Salíamos de madrugada con la fresca para que el cuerpo se librara de los calores de agosto y me acerqué a él para presentarle desde la lejanía al resto del grupo. Los demás ya éramos viejos guerreros, pero él y su esposa, Esperanza, se incorporaban aquel año. En ese momento la mirada inquisitiva de Manolo parecía vagar entre los robles y a mí me pareció que le interesaban bien poco mis palabras.

–Tengo que confesarte algo– me dijo al cabo de un rato.
Dejamos que los demás se alejaran y caminamos pausadamente. Los rayos del sol naciente hacían extrañas incursiones que, para mí, asemejaban destellos de alarma, porque Manolo era un hombre callado de los que hablan más con sus obras que con las palabras. La conversación recayó entonces en una etapa anterior nuestra como compañeros de trabajo en una empresa de cobros, Ausyco, antes que la expansión de esa entidad le condujera a un puesto directivo en la Recaudación del Ayuntamiento de Salamanca.

–¿Te acuerdas de lo que me ocurrió aquel día que olvidé mandar la Cámara de compensación al Banco?

En ese momento alguien se acercó a pedirle una de aquellas peras que había ido repartiendo. Un peregrino extranjero que se expresaba por signos. Algunos pasos más allá, Manolo se detuvo y miró hacia el suelo en silencio.

– Claro que me acuerdo –respondí–. Menudo follón con la mierda de aquella Cámara. Pero cogiste un taxi y la llevaste a tiempo para que entrase en el mismo día.

–Pues me ha vuelto a pasar y cada vez con mayor frecuencia. A veces no soy capaz de recordar algo que estaba a punto de hacer ¿Te das cuenta del susto que os daría si ahora desapareciera por estos montes? Y puede que ni recordase cómo me llamo… No se puede uno volver viejo si se olvida cómo era de joven.

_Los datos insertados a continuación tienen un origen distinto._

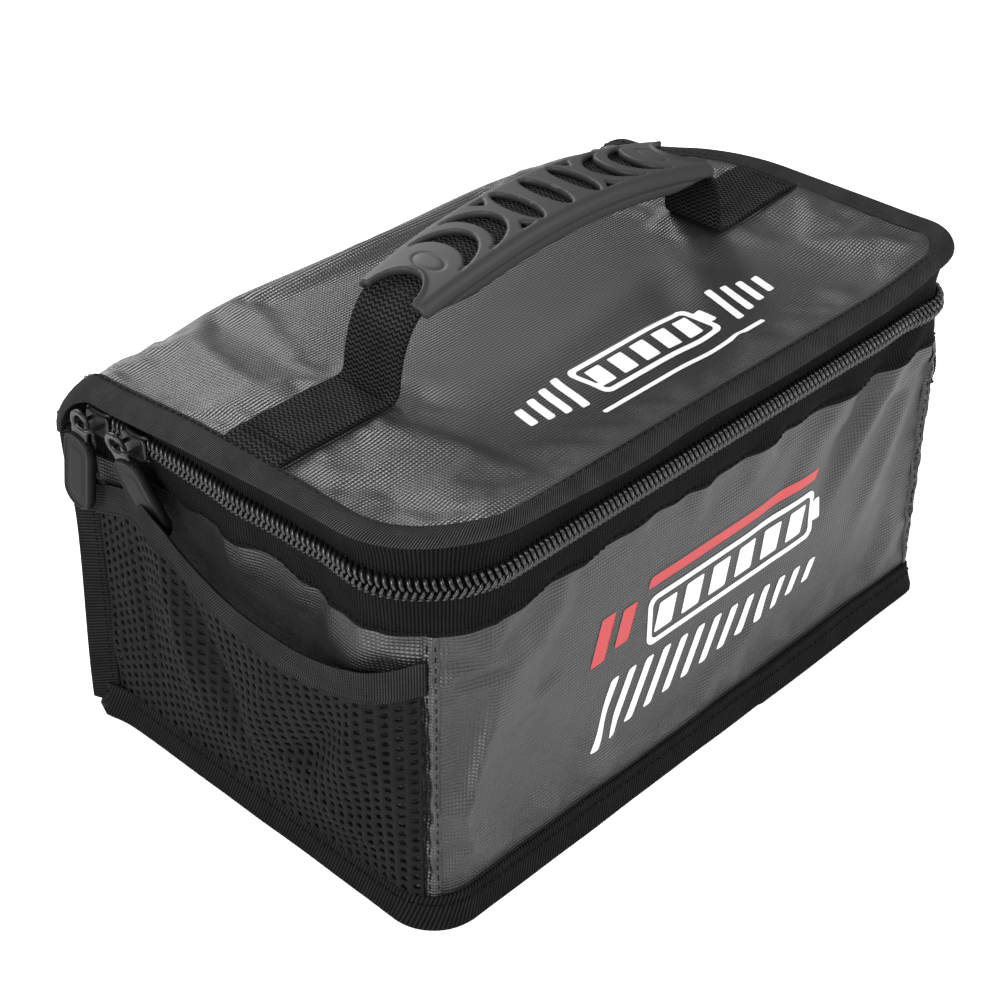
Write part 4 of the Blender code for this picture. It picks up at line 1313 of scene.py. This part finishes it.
def grip_webbing():
    xs = np.linspace(-62.0, 2 * GRIP_MIDDLE + 62.0, 110)
    path = np.stack([xs, grip_height(xs) - 2.25], -1)
    piece = strap_along("grip_webbing", path, -1)
    dress(piece, "webbing", "grip", "webbing", "grip_webbing")


GRIP_WIDTH = 30.0
GRIP_EDGE = 3.2
GRIP_FLAT = GRIP_WIDTH / 2 - GRIP_EDGE
GRIP_WRAP = GRIP_FLAT + GRIP_EDGE * pi / 2 + 3.6


def notch(x, t):
    left, right = [ellipse(x, t, GRIP_MIDDLE + side * 71.0, 0, 12.0, 9.9) for side in (-1, 1)]
    return np.maximum(left, right)


def holes(x, t):
    """Positive inside the grip's cut-outs."""
    m = np.abs(x - GRIP_MIDDLE)
    out = np.full(np.broadcast(x, t).shape, -9.0)
    for tips, outer, inner in ((50.8, 15.9, 7.4), (37.2, 15.0, 6.8)):
        a = ellipse(m, t, tips, 0, outer, 11.4)
        b = -ellipse(m, t, tips, 0, inner, 11.0)
        out = np.maximum(out, np.minimum(np.minimum(a, b), (tips - 0.3 - m) / 6))
    for cx in (-13.4, 0.0, 13.4):
        out = np.maximum(out, ellipse(x - GRIP_MIDDLE, t, cx, 0, 3.85, 11.4))
    for cy in (9.7, -9.7):
        for cx in (-20.2, 20.2):
            p, q = (x - GRIP_MIDDLE - cx), (t - cy) * np.sign(cy)
            tri = np.minimum(np.minimum(1.7 - q, 1.3 + 0.75 * q - p + 0.2), 1.3 + 0.75 * q + p + 0.2)
            out = np.maximum(out, tri / 4)
    return out


def grip_shape(x, t):
    m = np.abs(x - GRIP_MIDDLE)
    skirt = GRIP_WRAP - 3.4 * smoothstep(m, 46, 69)
    body = np.minimum(box_shape(x, t, GRIP_MIDDLE, 0, GRIP_HALF, GRIP_WRAP, 5.5), skirt - np.abs(t))
    return np.minimum(np.minimum(body, -notch(x, t) * 5), -holes(x, t) * 4)


def grip_place(x, t, up):
    """Point on the grip, from its places along and round it and its height over the skin's middle."""
    m = (x - GRIP_MIDDLE) / GRIP_HALF
    slope = -20 * m / GRIP_HALF
    size = np.sqrt(1 + slope ** 2)
    over = np.clip(np.abs(t) - GRIP_FLAT, 0, None)
    turn = np.clip(over / GRIP_EDGE, 0, pi / 2)
    down = np.clip(over - GRIP_EDGE * pi / 2, 0, None)
    y = np.minimum(np.abs(t), GRIP_FLAT) + GRIP_EDGE * np.sin(turn)
    crown = 0.5 * (np.minimum(np.abs(t), GRIP_FLAT) / GRIP_FLAT) ** 2 * 0.9
    z = -GRIP_EDGE * (1 - np.cos(turn)) - down - crown
    ny, nz = np.sin(turn), np.cos(turn)
    y, z = (y + ny * up) * np.sign(t), z + nz * up
    narrow = 1 - 0.045 * smoothstep(np.abs(x - GRIP_MIDDLE), 40, 70)
    return arr(x - z * slope / size, WEB_Y + y * narrow, grip_height(x) + z / size)


def grip():
    flat, faces, depth = cut(grip_shape, -67.4, 74.6, -21.0, 21.0, 0.5)
    x, t = flat[:, 0], flat[:, 1]
    lip = -notch(x, t) * 5.6
    lip = 0.8 * np.exp(-((lip - 0.7) / 0.8) ** 2) * (np.abs(t) < 17)
    oval = np.maximum(ellipse(x, t, -49.6, 0, 3.4, 6.3), ellipse(x, t, 2 * GRIP_MIDDLE + 49.6, 0, 3.4, 6.3))
    mark = -0.35 * np.exp(-(oval / 0.2) ** 2) + 0.12 * smoothstep(oval, 0.1, 0.8)
    groove = -0.45 * np.exp(-((np.abs(t) - 17.3) / 0.45) ** 2)
    top = 1.1 + lip + mark + groove - np.where(depth < 0.2, 0.4, 0.0)
    verts, solid = plate(flat, faces, grip_place(x, t, top), grip_place(x, t, -1.1 + 0 * x))
    piece = new_object("grip", verts, solid)
    dress(piece, "grip", "grip", "grip_rubber", "grip")


webbing(-1)
webbing(1)
grip_webbing()
grip()

# ---------------------------------------------------------------- sliders and pulls

PULLS = {"a": (68.5, -10.0, 0.0), "b": (50.0, 20.0, 10.0)}


def moulded(name, shape, x0, x1, y0, y1, step, thickness, edge, place, look, body, slot, nodes, relief=None):
    flat, faces, depth = cut(shape, x0, x1, y0, y1, step)
    drop = rounded(depth, edge)
    extra = relief(flat[:, 0], flat[:, 1], depth) if relief else 0.0
    top = arr(flat[:, 0], flat[:, 1], thickness / 2 - drop + extra)
    bottom = arr(flat[:, 0], flat[:, 1], -thickness / 2 + drop - extra)
    verts, solid = plate(flat, faces, top, bottom)
    spot = np.array([(place @ Vector(v)) for v in verts])
    piece = new_object(name, spot, solid)
    return dress(piece, look, body, slot, *nodes)


def pull(letter):
    at, swing, lean = PULLS[letter]
    turn = (Matrix.Rotation(radians(-swing), 4, "X") @ Matrix.Rotation(radians(-lean), 4, "Y")
            @ Matrix.Rotation(pi / 2, 4, "Z") @ Matrix.Rotation(pi / 2, 4, "X"))
    place = Matrix.Translation((-136.0, at, 129.5)) @ turn

    def eye(x, y):
        ring = 4.7 - np.hypot(x, y)
        neck = box_shape(x, y, 0, -4.0, 3.9, 4.0, 0.8)
        return np.minimum(np.maximum(ring, neck), np.hypot(x, y) - 2.7)

    def tab(x, y):
        return box_shape(x, y, 0, -19.9, 7.0, 15.3, 6.3)

    def rim(x, y, depth):
        inner = -0.42 * smoothstep(depth, 1.0, 1.7)
        panel = 0.16 * smoothstep(box_shape(x, y, 0, -20.2, 3.6, 10.2, 3.0), 0, 0.8)
        return inner + panel

    moulded("pull_%s_eye" % letter, eye, -5.2, 5.2, -10.4, 5.2, 0.35, 1.4, 0.4, place, "metal",
            "pull_" + letter, "slider_metal",
            ["pull_%s_eye" % letter])
    moulded("pull_%s_rubber" % letter, tab, -7.5, 7.5, -35.7, -4.2, 0.45, 3.6, 1.3, place, "pull",
            "pull_" + letter, "pull_rubber",
            ["pull_%s_rubber" % letter], rim)


def slider(letter):
    at = PULLS[letter][0]
    centre = at - 3.25
    facing = Matrix.Rotation(pi / 2, 4, "Z") @ Matrix.Rotation(pi / 2, 4, "X")
    place = Matrix.Translation((-131.3, centre, 128.75)) @ facing

    def face(x, y):
        waist = 4.3 - 0.8 * np.exp(-((x + 0.5) / 2.6) ** 2)
        return np.minimum(box_shape(x, y, 0, 0, 5.8, 4.3, 2.0), waist - np.abs(y))

    moulded("slider_%s" % letter, face, -7, 7, -5.2, 5.2, 0.35, 1.3, 0.45, place, "metal",
            "slider_" + letter, "slider_metal",
            ["slider_" + letter])
    for name, z in (("upper", 4.15), ("lower", -4.15)):
        path = np.array([[(-130.9, centre + y, 128.75 + z + 0.0) for y in np.linspace(-5.4, 5.4, 9)]])
        path[..., 0] += 1.4 * (np.linspace(-1, 1, 9) ** 4)
        piece = tubes("slider_%s_%s_flange" % (letter, name), path, 0.75, sides=8)
        dress(piece, "metal", "slider_" + letter, "slider_metal")
    half = 3.25
    y = at - half
    near = [(-131.6, half + 0.3), (-134.0, half), (-136.6, half - 0.1), (-138.0, half - 1.6), (-138.2, 0.0)]
    far = [(-138.0, -half + 1.6), (-136.6, -half + 0.1), (-134.0, -half), (-131.6, -half - 0.3)]
    bail = open_curve(np.array(near + far), 40)
    path = arr(bail[:, 0], y + bail[:, 1], 129.5 + 0 * bail[:, 0])
    piece = tubes("slider_%s_bail" % letter, path[None], 0.75, sides=10)
    dress(piece, "metal", "slider_" + letter, "slider_metal", "slider_%s_bail" % letter)


for which in "ab":
    pull(which)
    slider(which)

# ---------------------------------------------------------------- printed mark


def bar(x, y, cx, cy, hx, hy, slant=0.0, r=0.6):
    return box_shape(x - slant * (y - cy), y, cx, cy, hx, hy, r)


def battery_outline(x, y, cx, cy, hx, hy, line):
    outer = box_shape(x, y, cx, cy, hx, hy, 3.0)
    inner = box_shape(x, y, cx, cy, hx - line, hy - line, 2.0)
    terminal = bar(x, y, cx + hx + 1.6, cy, 1.4, hy * 0.42, 0.0, 0.8)
    return np.maximum(np.minimum(outer, -inner), terminal)


def print_on(name, shape, x0, x1, y0, y1, place, look, body):
    """A printed shape, a thin coat just over the cloth; place turns its plane into points on the cloth."""
    flat, faces, depth = cut(shape, x0, x1, y0, y1, 0.45)
    top = place(flat[:, 0], flat[:, 1])
    piece = new_object(name, top, faces, flat)
    return dress(piece, look, body, None)


def on_lid(a, b):
    x, w = 8.0 + a, -49.0 + b
    return lid(x, w, 0.12)[0]


def on_front(a, b):
    z = 59.0 + 1.2 * b
    left, right = corner_radius(z), corner_radius(z, 1)
    share = (8.0 + 1.32 * a + HALF_LENGTH - left) / (2 * HALF_LENGTH - left - right)
    return wall(2 + share, z, 0.12)[0]


def lid_mark(x, y):
    shape = battery_outline(x, y, -2, 3, 29, 9.5, 2.2)
    for k in range(5):
        shape = np.maximum(shape, bar(x, y, -24.0 + 10.8 * k, 3, 3.4, 5.2, 0.25))
    for k in range(4):
        shape = np.maximum(shape, bar(x, y, 38.5 + 7.0 * k, 3, 1.7, 9.5 - 1.5 * k, 0.25, 0.8))
        shape = np.maximum(shape, bar(x, y, -38.5 - 6.6 * k, 3, 1.7, 9.5 - 1.5 * k, 0.25, 0.8))
    return np.maximum(shape, bar(x, y, 0, -12.6, 40, 0.9, 0.0, 0.6))


def front_mark(x, y):
    shape = battery_outline(x, y, 8, 7, 34, 8.4, 1.8)
    for k in range(6):
        shape = np.maximum(shape, bar(x, y, -19.0 + 10.6 * k, 7, 3.4, 4.6, 0.2))
    for k in range(13):
        shape = np.maximum(shape, bar(x, y, -42 + 7.0 * k, -14, 1.5, 10.0 - 0.55 * k, 0.45, 0.8))
    return shape


def front_mark_red(x, y):
    shape = bar(x, y, -43, 12, 2.6, 7.0, 0.3)
    shape = np.maximum(shape, bar(x, y, -34.5, 12, 2.6, 5.6, 0.3))
    return np.maximum(shape, bar(x, y, 8, 20.5, 34, 1.7, 0.3, 0.8))


print_on("lid_print", lid_mark, -63, 64, -15, 14.5, on_lid, "white", "lid")
print_on("front_print", front_mark, -49, 49, -31, 19, on_front, "white", "bag")
print_on("front_print_red", front_mark_red, -50, 45, 3, 27, on_front, "red", "bag")

# ---------------------------------------------------------------- floor, light and camera


def studio():
    mesh = bpy.data.meshes.new("floor")
    mesh.from_pydata([(-6, -6, 0), (6, -6, 0), (6, 6, 0), (-6, 6, 0)], [], [(0, 1, 2, 3)])
    floor = bpy.data.objects.new("floor", mesh)
    bpy.context.scene.collection.objects.link(floor)
    look = Look("floor_look", 0.9, specular=0.0)
    look.colour(look.blend(look.noise(2.0), (0.93, 0.93, 0.93), (0.95, 0.95, 0.95)))
    look.shader.inputs["Emission Color"].default_value = (1, 1, 1, 1)
    look.shader.inputs["Emission Strength"].default_value = 0.44
    mesh.materials.append(look.made)
    world = bpy.data.worlds.new("studio")
    bpy.context.scene.world = world
    world.use_nodes = True
    world.node_tree.nodes["Background"].inputs[0].default_value = (1, 1, 1, 1)
    world.node_tree.nodes["Background"].inputs[1].default_value = 0.34

    def lamp(name, at, target, size, power):
        data = bpy.data.lights.new(name, "AREA")
        data.shape = "RECTANGLE"
        data.size, data.size_y = size
        data.energy = power
        made = bpy.data.objects.new(name, data)
        made.location = at
        made.rotation_euler = (Vector(target) - Vector(at)).to_track_quat("-Z", "Y").to_euler()
        bpy.context.scene.collection.objects.link(made)

    lamp("key", (0.7, -1.1, 1.3), (0, 0, 0.08), (0.8, 0.8), 19)
    lamp("back", (0.35, 1.45, 1.05), (-0.05, 0.05, 0.14), (1.1, 0.7), 31)
    lamp("left", (-1.3, -0.35, 0.72), (-0.1, 0, 0.08), (0.6, 0.6), 24)


def camera():
    az, el, roll = radians(-46.47), radians(34.73), radians(0.44)
    back = Vector((sin(az) * cos(el), -cos(az) * cos(el), sin(el)))
    level = Vector((cos(az), sin(az), 0.0))
    up = back.cross(level)
    right = cos(roll) * level + sin(roll) * up
    up = -sin(roll) * level + cos(roll) * up
    data = bpy.data.cameras.new("camera")
    data.sensor_width = 36.0
    data.lens = 75.43
    data.clip_start, data.clip_end = 0.02, 50.0
    made = bpy.data.objects.new("camera", data)
    eye = Vector((-0.45161, -0.41635, 0.49092))
    turn = Matrix((right, up, back)).transposed().to_4x4()
    made.matrix_world = Matrix.Translation(eye) @ turn
    bpy.context.scene.collection.objects.link(made)
    bpy.context.scene.camera = made


studio()
camera()
bpy.context.scene.view_settings.view_transform = "Standard"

El resto del relato de aquellas jornadas está perdido en mi memoria. Parece que Manolo, a pesar de sus temores, no se perdió. Claro que tampoco prestó mucha atención a sus pies y sufrió terribles ampollas con la pérdida de algunas uña. Añado que, tan sólo unos meses más tarde, cuando le llamé para preparar la cita peregrina del año siguiente, me dijo: «Espero recordar esa fecha porque lo que te conté ha ido a más y no sé qué me pasa que lo olvido todo». Pero yo no le di excesiva importancia al comentario, volví a mis tareas y anoté a mi amigo y a su esposa Esperanza como participantes de la siguiente etapa. Serían los idus de enero del 2000.

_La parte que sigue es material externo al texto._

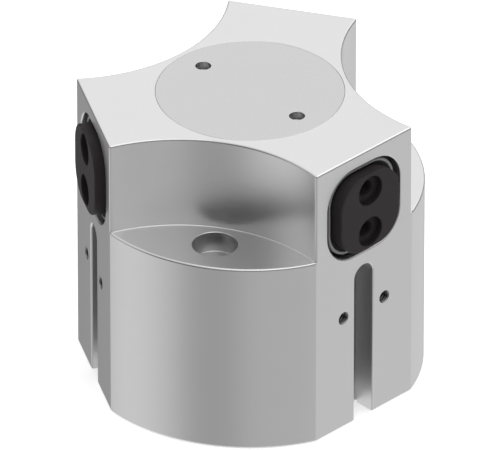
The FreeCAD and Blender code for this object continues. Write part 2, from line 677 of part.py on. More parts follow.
# End cap, its seal and the ring that holds it
CAP_RADIUS = "(Dim.cap_dia / 2 - Dim.seat_gap)"
CAP_SEAL_FLOOR = "(Dim.cap_dia / 2 - Dim.cap_seal_width)"
CAP_SEAL_LOW = "(" + CAP_LOW + " + Dim.cap_thickness / 2 - Dim.cap_seal_height / 2)"
turned("end_cap", [
    ("0", CAP_LOW),
    (CAP_RADIUS, CAP_LOW),
    (CAP_RADIUS, CAP_SEAL_LOW),
    (CAP_SEAL_FLOOR, CAP_SEAL_LOW),
    (CAP_SEAL_FLOOR, CAP_SEAL_LOW + " + Dim.cap_seal_height"),
    (CAP_RADIUS, CAP_SEAL_LOW + " + Dim.cap_seal_height"),
    (CAP_RADIUS, CAP_TOP),
    ("0", CAP_TOP),
])
turned("end_cap_seal", ring_section(
    CAP_SEAL_FLOOR + " + Dim.seat_gap", CAP_SEAL_LOW + " + Dim.seat_gap", CAP_RADIUS,
    CAP_SEAL_LOW + " + Dim.cap_seal_height - Dim.seat_gap"))
ring = turned("retaining_ring", ring_section(
    "Dim.ring_inner_dia / 2", RING_LOW, "Dim.ring_groove_dia / 2 - Dim.seat_gap", CAP_LOW))
sketch = new_sketch(ring, "XY_Plane", RING_LOW)
reach = "Dim.ring_groove_dia * cos(Dim.ring_gap_angle / 2)"
spread = "Dim.ring_groove_dia * sin(Dim.ring_gap_angle / 2)"
draw_outline(sketch, [("0", "0"), (reach, "-" + spread), (reach, spread)])
pocket(ring, sketch, "Dim.ring_thickness", along_normal=True)

doc.recompute()
pieces = [item for item in doc.Objects if item.TypeId == "PartDesign::Body"]
for item in doc.Objects:
    if "Invalid" in item.State or "Error" in item.State:
        raise RuntimeError("failed object: " + item.Label)
for piece in pieces:
    if piece.Shape.isNull() or not piece.Shape.isValid():
        raise RuntimeError("bad shape: " + piece.Label)
os.makedirs("parts", exist_ok=True)
for piece in pieces:
    piece.Shape.exportStep("parts/" + piece.Label + ".step")
    print(piece.Label, len(piece.Shape.Solids), round(piece.Shape.Volume, 2))
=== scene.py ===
import json
import math

import bmesh
import bpy
from mathutils import Matrix, Vector


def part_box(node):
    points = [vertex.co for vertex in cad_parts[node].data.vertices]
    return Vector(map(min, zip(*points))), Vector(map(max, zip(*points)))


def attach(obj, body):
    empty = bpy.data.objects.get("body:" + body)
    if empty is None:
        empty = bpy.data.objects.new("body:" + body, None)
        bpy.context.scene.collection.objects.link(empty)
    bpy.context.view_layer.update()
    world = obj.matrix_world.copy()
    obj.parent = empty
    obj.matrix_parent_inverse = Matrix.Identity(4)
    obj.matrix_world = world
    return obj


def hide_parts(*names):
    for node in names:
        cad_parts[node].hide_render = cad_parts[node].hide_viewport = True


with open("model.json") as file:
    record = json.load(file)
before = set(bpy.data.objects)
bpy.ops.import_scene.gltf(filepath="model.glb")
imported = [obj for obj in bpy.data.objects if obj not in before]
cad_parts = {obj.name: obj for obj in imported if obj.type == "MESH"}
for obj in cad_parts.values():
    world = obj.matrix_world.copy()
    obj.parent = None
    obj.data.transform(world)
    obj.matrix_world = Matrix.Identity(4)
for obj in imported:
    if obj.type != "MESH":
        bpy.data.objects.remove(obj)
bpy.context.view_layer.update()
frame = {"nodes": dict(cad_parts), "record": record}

MM = 0.001
TURN = 2 * math.pi
CLEAR = 1 * MM          # how far a cutter starts outside the solid that it cuts
CLOSE = 0.1 * MM        # slack of the tests that pick out faces
FINE = 0.01 * MM        # the same where another face lies near

# Heights and reaches read from the frame
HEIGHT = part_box("housing")[1].z
JAW_LOW, JAW_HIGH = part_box("jaw_1")
JAW_FRONT = JAW_HIGH.x
JAW_MID = (JAW_LOW.z + JAW_HIGH.z) / 2
JAW_WIDTH = JAW_HIGH.y - JAW_LOW.y
JAW_HEIGHT = JAW_HIGH.z - JAW_LOW.z
FRAME_LOW, FRAME_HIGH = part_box("wiper_frame_1")
WIPER_BACK = FRAME_LOW.x
WIPER_FRONT = FRAME_HIGH.x
LIP_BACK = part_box("wiper_lip_1")[0].x
COVER_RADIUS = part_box("cover_disc")[1].x
CAP_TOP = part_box("end_cap")[1].z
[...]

La memoria nos abandona por múltiples motivos, en muchas ocasiones sin mayor importancia. El simple envejecimiento puede causar algo de olvido y es normal que nos resulte difícil aprender cosas nuevas o recordar las viejas. Pero, en general, no suele ir seguido de pérdidas drásticas de memoria. Y los motivos son tan variopintos que contemplan situaciones leves o graves, y que pueden tener causa en una simple borrachera, conmoción, infección, demencia, tumores cerebrales, incluso una depresión fuerte o hasta el temido Alzheimer.

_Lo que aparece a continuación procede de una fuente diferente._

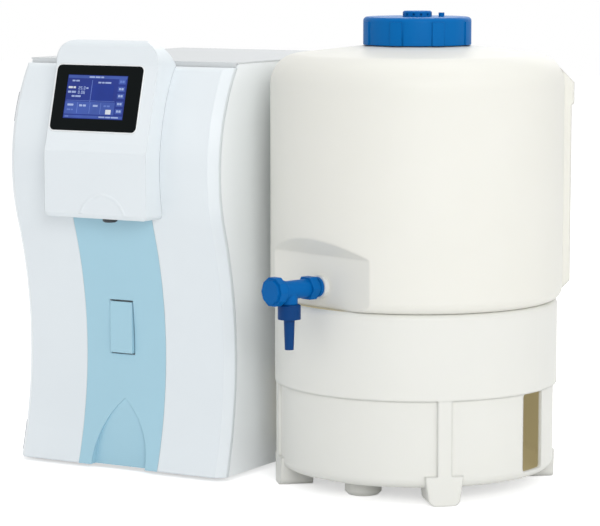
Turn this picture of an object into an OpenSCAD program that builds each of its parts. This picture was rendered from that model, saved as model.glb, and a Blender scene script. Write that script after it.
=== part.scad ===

Supe de su operación al poco de aquella singular conversación, y en unos meses el cáncer le ató a su cama inmovilizándolo hasta finales del verano cuando abandonó este mundo para estar ya junto un Dios que siempre antepuso a todo. «Prefiero cantar el “padre nuestro” mejor que el “Asturias patria querida”, doctor, porque yo soy más de iglesia que de bares», fue, posiblemente, una de sus postreras bromas, cuando le pidieron que hiciera un test de memoria. La rapidez de aquel proceso, un tumor que desafió y venció a los cirujanos, formó parte de la magia de la última etapa de su existencia; todo el mundo, hasta los que apenas le conocían más que como un aplicado sacristán, un hombre que brindó su casa como templo en tanto no hubiera otra, todos sentíamos que era un hombre bueno, confiable y superior, al menos en ese sentido, al hombre habitual. Su párroco dijo de él y yo lo suscribo: «Siempre discreto, siempre eficiente, siempre incondicional y siempre servicial sin condiciones. Y luego, como quien no ha hecho nada, quedando en el silencio, siempre en humilde segunda línea».
Ya ven que aunque uno pueda perder con la memoria toda la herencia de los hechos de una vida, el recuerdo de sus obras no desaparece, porque el rumbo que fijó estará siempre ahí, esperando a quienes quieran seguirlo.